Exercise goal
Set down the material once more, exactly as it appears.

Provided material
+ + + +
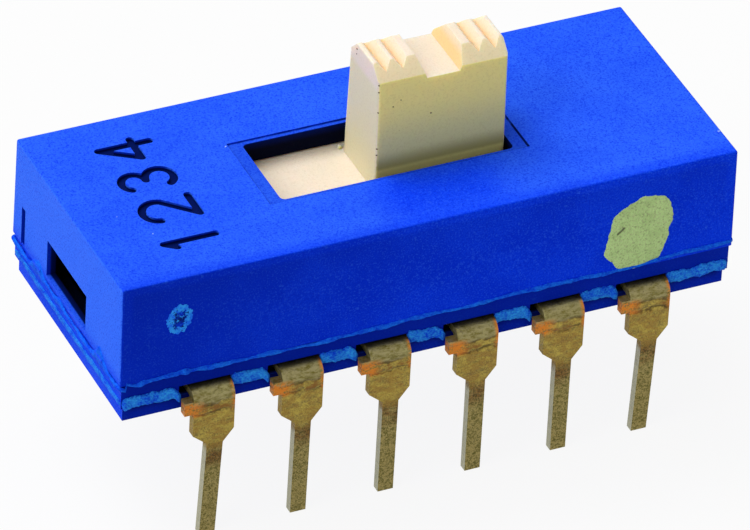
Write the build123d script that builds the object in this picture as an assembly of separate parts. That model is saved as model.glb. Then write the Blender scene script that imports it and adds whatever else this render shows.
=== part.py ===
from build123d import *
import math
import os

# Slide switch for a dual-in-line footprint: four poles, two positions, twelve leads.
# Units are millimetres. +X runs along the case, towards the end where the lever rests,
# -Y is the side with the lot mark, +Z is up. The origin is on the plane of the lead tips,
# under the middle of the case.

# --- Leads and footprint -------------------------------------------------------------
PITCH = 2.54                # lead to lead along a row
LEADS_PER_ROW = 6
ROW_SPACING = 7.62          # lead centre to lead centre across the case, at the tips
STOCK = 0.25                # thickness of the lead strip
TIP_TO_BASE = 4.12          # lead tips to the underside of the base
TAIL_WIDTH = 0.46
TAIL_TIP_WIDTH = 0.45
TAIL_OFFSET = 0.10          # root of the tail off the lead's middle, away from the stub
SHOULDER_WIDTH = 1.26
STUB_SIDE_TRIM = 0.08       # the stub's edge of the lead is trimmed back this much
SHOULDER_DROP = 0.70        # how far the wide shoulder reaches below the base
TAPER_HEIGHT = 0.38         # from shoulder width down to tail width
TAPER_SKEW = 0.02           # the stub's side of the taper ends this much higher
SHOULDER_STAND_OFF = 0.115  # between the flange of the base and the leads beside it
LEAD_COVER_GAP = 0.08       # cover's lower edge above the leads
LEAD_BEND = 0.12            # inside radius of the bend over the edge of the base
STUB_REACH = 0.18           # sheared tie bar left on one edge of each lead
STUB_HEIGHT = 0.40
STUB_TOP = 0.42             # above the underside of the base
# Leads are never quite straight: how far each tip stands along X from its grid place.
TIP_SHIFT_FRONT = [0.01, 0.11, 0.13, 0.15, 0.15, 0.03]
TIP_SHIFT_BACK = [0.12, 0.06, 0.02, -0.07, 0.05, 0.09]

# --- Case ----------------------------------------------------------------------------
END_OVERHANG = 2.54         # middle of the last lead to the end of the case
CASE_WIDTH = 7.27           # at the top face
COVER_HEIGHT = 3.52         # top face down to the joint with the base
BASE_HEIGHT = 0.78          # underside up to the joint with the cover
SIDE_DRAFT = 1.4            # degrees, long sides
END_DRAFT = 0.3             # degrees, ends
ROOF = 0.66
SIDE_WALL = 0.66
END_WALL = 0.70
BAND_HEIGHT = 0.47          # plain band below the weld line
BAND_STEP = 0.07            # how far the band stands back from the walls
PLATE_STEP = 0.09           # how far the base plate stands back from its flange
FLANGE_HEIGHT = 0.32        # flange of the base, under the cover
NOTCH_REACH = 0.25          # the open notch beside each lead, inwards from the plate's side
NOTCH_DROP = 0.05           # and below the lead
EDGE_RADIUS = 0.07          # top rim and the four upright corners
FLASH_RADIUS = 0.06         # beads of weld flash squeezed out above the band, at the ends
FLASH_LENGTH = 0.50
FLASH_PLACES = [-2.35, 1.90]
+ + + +
Written response
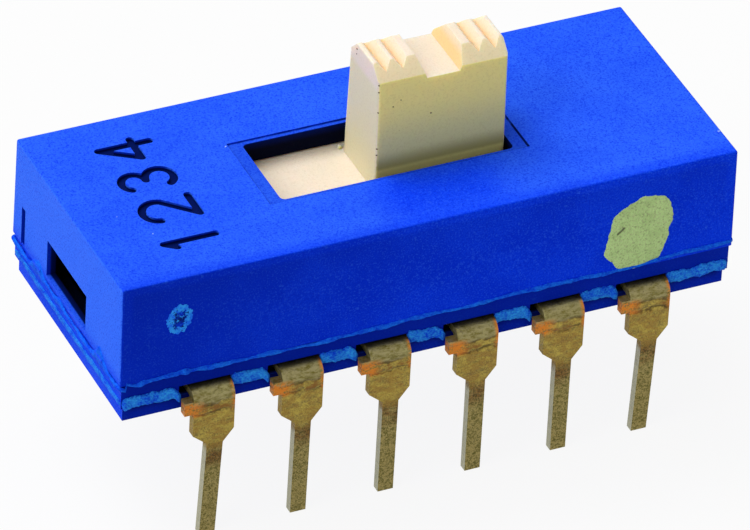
Write the build123d script that builds the object in this picture as an assembly of separate parts. That model is saved as model.glb. Then write the Blender scene script that imports it and adds whatever else this render shows.
=== part.py ===
from build123d import *
import math
import os

# Slide switch for a dual-in-line footprint: four poles, two positions, twelve leads.
# Units are millimetres. +X runs along the case, towards the end where the lever rests,
# -Y is the side with the lot mark, +Z is up. The origin is on the plane of the lead tips,
# under the middle of the case.

# --- Leads and footprint -------------------------------------------------------------
PITCH = 2.54                # lead to lead along a row
LEADS_PER_ROW = 6
ROW_SPACING = 7.62          # lead centre to lead centre across the case, at the tips
STOCK = 0.25                # thickness of the lead strip
TIP_TO_BASE = 4.12          # lead tips to the underside of the base
TAIL_WIDTH = 0.46
TAIL_TIP_WIDTH = 0.45
TAIL_OFFSET = 0.10          # root of the tail off the lead's middle, away from the stub
SHOULDER_WIDTH = 1.26
STUB_SIDE_TRIM = 0.08       # the stub's edge of the lead is trimmed back this much
SHOULDER_DROP = 0.70        # how far the wide shoulder reaches below the base
TAPER_HEIGHT = 0.38         # from shoulder width down to tail width
TAPER_SKEW = 0.02           # the stub's side of the taper ends this much higher
SHOULDER_STAND_OFF = 0.115  # between the flange of the base and the leads beside it
LEAD_COVER_GAP = 0.08       # cover's lower edge above the leads
LEAD_BEND = 0.12            # inside radius of the bend over the edge of the base
STUB_REACH = 0.18           # sheared tie bar left on one edge of each lead
STUB_HEIGHT = 0.40
STUB_TOP = 0.42             # above the underside of the base
# Leads are never quite straight: how far each tip stands along X from its grid place.
TIP_SHIFT_FRONT = [0.01, 0.11, 0.13, 0.15, 0.15, 0.03]
TIP_SHIFT_BACK = [0.12, 0.06, 0.02, -0.07, 0.05, 0.09]

# --- Case ----------------------------------------------------------------------------
END_OVERHANG = 2.54         # middle of the last lead to the end of the case
CASE_WIDTH = 7.27           # at the top face
COVER_HEIGHT = 3.52         # top face down to the joint with the base
BASE_HEIGHT = 0.78          # underside up to the joint with the cover
SIDE_DRAFT = 1.4            # degrees, long sides
END_DRAFT = 0.3             # degrees, ends
ROOF = 0.66
SIDE_WALL = 0.66
END_WALL = 0.70
BAND_HEIGHT = 0.47          # plain band below the weld line
BAND_STEP = 0.07            # how far the band stands back from the walls
PLATE_STEP = 0.09           # how far the base plate stands back from its flange
FLANGE_HEIGHT = 0.32        # flange of the base, under the cover
NOTCH_REACH = 0.25          # the open notch beside each lead, inwards from the plate's side
NOTCH_DROP = 0.05           # and below the lead
EDGE_RADIUS = 0.07          # top rim and the four upright corners
FLASH_RADIUS = 0.06         # beads of weld flash squeezed out above the band, at the ends
FLASH_LENGTH = 0.50
FLASH_PLACES = [-2.35, 1.90]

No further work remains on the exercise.